Les exportations d'armement sont importantes pour nous. Si la production de Rafale tombe en dessous de 11 unités par an, l'entreprise rencontre des problèmes financiers et techniques. Les ventes à l'étranger permettent donc de réduire pour la France le coût de son soutien au programme Rafale, en répartissant le nombre de commandes annuelles françaises de ce matériel.

Je voudrais toutefois informer la commission des problèmes que rencontre l'entreprise EADS s'agissant du marché de renouvellement des avions ravitailleurs américains. Allié à Northrope Grumman, Airbus avait remporté face à Boeing l'appel d'offres KC-X qui portait sur 179 appareils.
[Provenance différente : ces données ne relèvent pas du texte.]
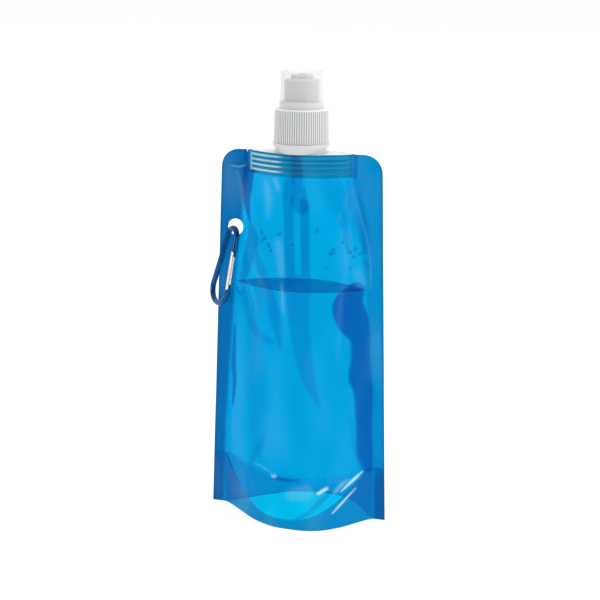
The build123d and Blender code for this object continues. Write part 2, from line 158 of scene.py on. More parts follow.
# ---- Folds of the film, with painted shade and painted highlights ----
# Each fold: relief in millimetres (out of the panel is positive), shade (above 0 painted shade,
# below 0 painted highlight), softness of its edge, and the points it runs through as x, z and half width.
FRONT_FOLDS = (
    # Left of the chamber, under the spout weld.
    (-0.6, 1.0, 0.8, ((-33, 217, 4.2), (-34, 208, 4.0), (-34, 198, 2.8), (-31, 186, 0.6))),
    (0.3, -0.08, 0.8, ((-41, 216, 0.8), (-38, 205, 1.4), (-37, 196, 1.2), (-34, 186, 0.6))),
    (-0.5, 0.50, 0.9, ((-31, 186, 0.6), (-28, 176, 4.6), (-31, 165, 4.2), (-35, 151, 3.0))),
    (-0.5, 0.38, 1.5, ((-26, 170, 1.4), (-19, 155, 3.2), (-12, 139, 3.8), (-8, 126, 3.2), (-5, 112, 0.8))),
    (-0.4, 0.30, 1.6, ((-38, 152, 1.0), (-32, 136, 2.6), (-27, 124, 3.0), (-19, 117, 2.6), (-9, 116, 0.8))),
    (0.25, -0.08, 0.5, ((-31, 161, 0.4), (-24, 156, 0.8), (-18, 147, 0.8), (-14, 137, 0.4))),
    (0.35, -0.14, 0.5, ((-34, 152, 0.4), (-28, 146, 0.8), (-24, 138, 0.8), (-21, 128, 0.4))),
    (-0.1, 0.14, 2.2, ((-22, 112, 5.0), (-20, 90, 7.0), (-20, 66, 7.0), (-19, 46, 4.0))),
    (-0.8, 0.85, 0.7, ((-42, 118, 0.8), (-42, 104, 1.6), (-42, 92, 2.2), (-41, 84, 1.8), (-42, 67, 0.7))),
    (-0.2, 0.50, 0.6, ((-41, 143, 0.8), (-38, 140, 1.2), (-35, 141, 1.6), (-34, 145, 0.8))),
    # Painted highlights.
    (0.1, -0.20, 2.4, ((-19, 212, 1.6), (-17, 203, 2.4), (-17, 192, 1.0))),
    (0.2, -0.28, 2.0, ((-12, 214, 1.6), (-10, 209, 1.2))),
    (0.2, -0.30, 1.6, ((-6, 152, 0.4), (-5, 145, 1.0), (-4, 134, 0.5))),
    (0.2, -0.20, 2.5, ((-9, 176, 2.5), (-6, 158, 2.5))),
    # Centre, under the weld.
    (-0.6, 0.50, 0.8, ((1, 228, 3.0), (2, 218, 3.6), (2, 208, 2.2), (1, 203, 3.0), (5, 199, 4.6))),
    # Right of the chamber.
    (0.2, -0.10, 0.5, ((31, 216, 0.5), (37, 196, 0.7), (43, 176, 0.7), (45, 160, 0.6), (45, 148, 0.4))),
    (-0.2, 0.36, 1.6, ((33, 213, 2.6), (35, 200, 4.2), (39, 186, 4.0), (42, 172, 1.8))),
    (-0.4, 0.16, 2.5, ((19, 213, 5.0), (25, 204, 6.0), (29, 190, 3.0))),
    (-0.15, 0.30, 1.0, ((28, 196, 1.2), (30, 184, 1.6), (33, 172, 1.0))),
    (0.1, -0.12, 2.0, ((37, 160, 2.0), (40, 152, 3.0))),
    # Dark patch standing in for the far seal seen bent through the water.
    (0.0, 1.0, 0.8, ((37, 148, 4.6), (33, 139, 8.0), (36, 129, 8.2), (40, 119, 5.6), (41, 108, 5.0),
                       (41, 94, 6.0), (43, 84, 5.0), (44, 62, 4.2), (45, 45, 4.0), (47, 33, 2.4))),
    # Base.
    (-0.5, 0.35, 0.7, ((9, 7, 0.8), (16, 11, 1.4), (22, 17, 1.8), (28, 23, 1.4))),
    (0.6, -0.90, 0.7, ((22, 23.5, 1.0), (26, 26, 1.2))),
    (0.4, -0.40, 1.6, ((31, 23, 0.8), (34, 27, 1.4), (37, 29, 0.6))),
    (0.8, -0.95, 0.5, ((34, 23, 0.3), (37, 26, 0.8), (41, 30, 0.9), (44, 33, 0.3))),
    (0.5, -0.80, 0.4, ((30, 10, 0.3), (35, 16, 0.6), (41, 23, 0.3))),
    (0.6, -0.60, 0.5, ((-7, 32, 1.2), (-5.5, 32.5, 1.2))),
    (-0.5, 0.85, 0.5, ((-4.5, 31, 1.2), (3, 31, 0.9), (10, 31, 0.5))),
    (0.3, -0.25, 0.5, ((-22, 37, 0.3), (-14, 36, 0.6), (-8, 33.5, 0.4))),
    (-0.4, 0.30, 1.0, ((-32, 33, 0.6), (-27, 24, 1.6), (-25, 15, 2.4))),
    (0.5, -0.18, 2.0, ((6, 22, 4.0), (14, 24, 5.0))),
)
BACK_FOLDS = (
    (-0.7, 0.55, 0.8, ((-10, 214, 2.0), (-12, 204, 3.2), (-12, 184, 2.9), (-12, 158, 3.2), (-12, 142, 3.4))),
    (-0.7, 0.55, 0.8, ((-3, 205, 1.6), (-2, 190, 2.8), (-2, 172, 2.8), (-2, 142, 2.8))),
    (-0.5, 0.38, 0.8, ((-7, 142, 8.0), (-7, 122, 6.8), (-5, 98, 5.6), (-1, 77, 4.0), (6, 60, 0.8))),
    (0.6, -0.20, 1.0, ((-32, 205, 1.4), (-29, 186, 1.8), (-27, 166, 1.0))),
    (-0.5, 0.15, 1.4, ((-30, 140, 2.6), (-34, 110, 3.4), (-37, 70, 2.0))),
    (0.6, -0.16, 1.2, ((33, 160, 1.0), (28, 130, 1.8), (22, 100, 1.0))),
    (-0.6, 0.25, 1.2, ((30, 58, 1.0), (33, 40, 2.2), (38, 22, 1.0))),
    (-0.5, 0.25, 1.2, ((-27, 44, 1.0), (-33, 30, 2.0), (-37, 20, 1.0))),
)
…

Toutefois, sous la pression de Boeing, le bureau de contrôle du gouvernement du Congrès a cassé ce marché, contre l'avis du Pentagone, qui estimait l'avion européen plus performant. Aujourd'hui, les conditions du nouveau marché sont totalement défavorables à EADS. Boeing connaît déjà les conditions financières proposées dans le cadre du premier marché, ce qui est une aide inestimable pour formuler à son tour des propositions susceptibles d'être reconnues.

De plus, les conditions du contrat ont été modifiées. Désormais, il s'agit non plus de retenir le meilleur choix qualité prix, mais d'obtenir le meilleur prix. Suite à cette annonce, un sénateur américain a même indiqué qu'il ne voulait pas voir les soldats américains voler dans des « avions de papier ».